Cada vez mais os trabalhadores, mesmo tendo mantido seus empregos, não conseguem atingir um nível de renda suficiente para adquirir ou construir um imóvel. Também é crescente o número de pessoas desempregadas ou jogadas no chamado mercado informal, geralmente um eufemismo para subemprego ou mesmo para trabalho semi-escravo. Com isso é crescente também a demanda por habitação. No Brasil como um todo, para as faixas de população mais carentes, com renda familiar de até 300 dólares/mês, a demanda habitacional é superior a 10 milhões de unidades, sendo necessárias cerca de 15 milhões de novas habitações até o ano 2000.
A produção da imensa maioria das habitações ocupadas pelas faixas da população de baixa renda, até este momento, tem ocorrido através da iniciativa direta dos próprios usuários.
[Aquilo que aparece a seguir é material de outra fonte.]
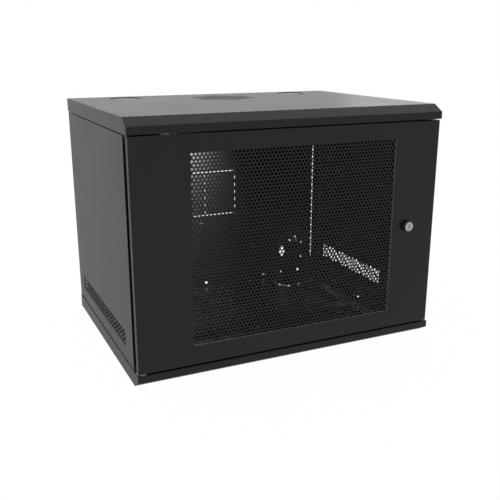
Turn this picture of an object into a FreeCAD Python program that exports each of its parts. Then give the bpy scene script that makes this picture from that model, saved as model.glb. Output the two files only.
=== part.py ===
import FreeCAD, Part
import math
import os

# Wall mount network cabinet, 8 rack units, in folded sheet steel with a perforated front door.
# Millimetres. +X to the right seen from the front, -Y to the front, +Z up.
# Origin: centre of the base's underside.

# ---- driving dimensions -------------------------------------------------------------------
# cabinet
width = 600.0
depth = 450.0
height = 455.0
sheet = 1.2
bend = 0.3

# base tray and top cover, the same pan the other way up
lip = 26.3
chamfer_back = 22.5
chamfer_rise = 13.0
lip_return = 22.0

# side and rear panels
panel_sheet = 1.0
panel_inset = 0.7
panel_gap = 2.2
panel_front = 25.2
panel_flange = 12.0
panel_fold = 8.0
panel_lap = 12.0
rear_gap = 1.8
rear_strip = 12.5
rear_hem = 20.0
rear_tab_height = 13.0
rear_tab_width = 21.0

# side vents: staggered field of small holes
vent_hole = 9.5
vent_pitch = 12.675
vent_columns = 31
vent_rows = 3
vent_front_margin = 49.8
vent_bottom_margin = 26.6
vent_hole_sides = 4
perforation_sides = 6

# corner posts
post_sheet = 1.5
front_post_width = 36.0
front_post_depth = 31.0
rear_post_depth = 38.0

# cable entries in the base and in the cover
entry_hole = 62.0
entry_channel_gap = 3.5
entry_from_rear = 55.0
entry_cover_lap = 2.5
entry_cover_sheet = 1.2
entry_cover_sides = 24
entry_cover_standoff = 2.0
entry_ear_reach = 8.0
entry_ear_width = 14.0

# six-sided fan vent in the cover
fan_vent_flats = 121.0
fan_vent_from_front = 332.0
fan_vent_hole = 15.0
fan_vent_pitch = 21.0

# openings in the rear panel
wall_slot_width = 14.0
wall_slot_length = 27.0
wall_slot_spacing = 407.0
wall_slot_height = 65.5
knockout_width = 150.5
knockout_height = 101.5
knockout_slot = 1.2
knockout_bridge = 6.0
tie_hole = 4.5
tie_hole_inset = 43.0
tie_hole_heights = (43.5, 82.0)

# openings in the base tray
rear_lip_hole = 6.5
rear_lip_hole_height = 9.5
rear_lip_slot = 10.0
rear_lip_hole_places = (50.0, 97.0, 146.5)
edge_slot_width = 6.0
edge_slot_length = 24.0
edge_slot_inset = 7.5
edge_slot_from_front = 239.0

# floor cross member
member_from_front = 170.0
member_end_gap = 6.5
member_top_width = 30.0
member_height = 12.8
member_foot = 12.0

# 19 inch rack rails and the slotted channels that carry them
rack_units = 8
rack_unit = 44.45
rack_hole = 9.5
rack_hole_inset = 7.55
rack_hole_steps = (6.35, 22.225, 38.1)
rack_opening = 450.0
rail_sheet = 1.5
rail_from_front = 64.0
rail_flange = 20.0
rail_web = 25.0
rail_travel = 150.0
rail_play = 0.1
channel_width = 22.5
channel_offset = 1.5
channel_height = 12.8
channel_post_gap = 2.0
channel_rear_gap = 25.0
channel_slot = 7.0
clamp_screw = 6.5

# clearance between pieces that are fixed to each other
fit_gap = 0.05

# door
door_side_gap = 2.0
door_gap = 2.0
door_setback = 1.5
door_side_depth = 12.0
door_depth = 20.0
door_hem = 12.0
window_left = 100.3
window_right = 96.3
window_top = 30.7
window_bottom = 35.7
mesh_sheet = 1.0
mesh_lap = 12.0
mesh_hole = 30.0
mesh_pitch = 38.0

# hinge
hinge_in = 10.0
hinge_back = 11.0
hinge_pin = 6.0
hinge_play = 0.05
hinge_washer = 18.0
hinge_washer_gap = 0.1
round_sides = 24
hinge_pin_rise = 12.0
hinge_collar = 10.0
hinge_collar_height = 3.0
pin_collar = 8.0
spring_length = 26.0
spring_outer = 9.0
spring_play = 0.3
spring_sides = 12
bracket_sheet = 1.5
bracket_reach = 15.0
bracket_width = 16.0
pin_reach = 4.0
pin_lever = 18.0
pin_lever_rod = 5.0

# lock
lock_in = 62.0
lock_above_middle = 3.0
lock_body = 20.0
lock_bezel = 21.0
lock_bezel_height = 8.0
lock_back = 14.0
lock_plug = 17.5
lock_plug_proud = 0.5
lock_play = 0.05
lock_hole_play = 0.2
key_slot_width = 2.0
key_slot_length = 9.0
key_slot_depth = 3.0
cam_gap = 2.5
cam_sheet = 2.5
cam_length = 46.0
cam_width = 16.0
cam_corner = 3.2
cam_square = 8.0
cam_screw_flats = 10.0
cam_screw_height = 2.2
keeper_sheet = 1.5
keeper_gap = 0.5
keeper_lap = 20.0
keeper_height = 32.0
keeper_clear = 2.0

# earthing point
earth_in = 68.0
earth_z = 95.0
earth_stud = 6.0
earth_stud_length = 20.0

# ---- places worked out from the sizes --------------------------------------------------------
half = width / 2
front = -depth / 2
rear = depth / 2
middle = height / 2
floor = sheet
ceiling = height - sheet
panel_outer = half - panel_inset
panel_inner = panel_outer - panel_sheet
panel_low = lip + panel_gap
panel_high = height - panel_low
panel_front_y = front + panel_front
post_front_y = panel_front_y + panel_sheet
door_front = front + door_setback
door_back = door_front + door_depth
door_side_back = door_front + door_side_depth
door_low = lip + door_gap
door_high = height - door_low
door_half = half - door_side_gap
mesh_front = door_front + sheet
hinge_x = -half + hinge_in
lock_x = door_half - lock_in
lock_z = middle + lock_above_middle
hinge_y = front + hinge_back
channel_top = floor + channel_height
channel_inner = rack_opening / 2 + channel_offset
channel_front_y = post_front_y + front_post_depth + channel_post_gap
entry_x = channel_inner - entry_channel_gap - entry_hole / 2
entry_y = rear - entry_from_rear
rail_front_y = front + rail_from_front
clamp_x = rack_opening / 2 + rail_flange / 2 + channel_offset / 2
clamp_y = rail_front_y + rail_web / 2
earth_x = half - earth_in

X = FreeCAD.Vector(1, 0, 0)
Y = FreeCAD.Vector(0, 1, 0)
Z = FreeCAD.Vector(0, 0, 1)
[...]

Particularmente as famílias com renda mensal inferior a 100 dólares/mês, via de regra, têm acesso a moradias precárias através da produção espontânea (auto-ajuda ou ajuda-mútua) ou de programas especiais nos quais está presente algum tipo de subsídio oficial, utilizando-se em ambos os casos, as chamadas habitações evolutivas, onde o usuário encarrega-se de finalizar a moradia de acordo com suas possibilidades financeiras.
Portanto, quando falamos em habitação popular estamos nos referindo a políticas e ações do poder público para assegurar a esse segmento acesso a moradias adequadas. Isso só pode se dar se não houver vinculação com a lógica do mercado que em geral ignora as necessidades dessa população excluída e também se o poder público oferecer financiamentos e subsídios.
Incluimos ainda em nosso conceito de habitação popular o oferecimento de acesso aos serviços urbanos a essas pessoas de tal maneira a assegurar-lhes condições de vida saudáveis e dignas, transformando-os em verdadeiros cidadãos. Sem esse pressuposto, a moradia fica resumida à garantia de um teto para que essa população possa se reproduzir, mantendo, no entanto, as mesmas condições de exclusão e miséria em que se encontram.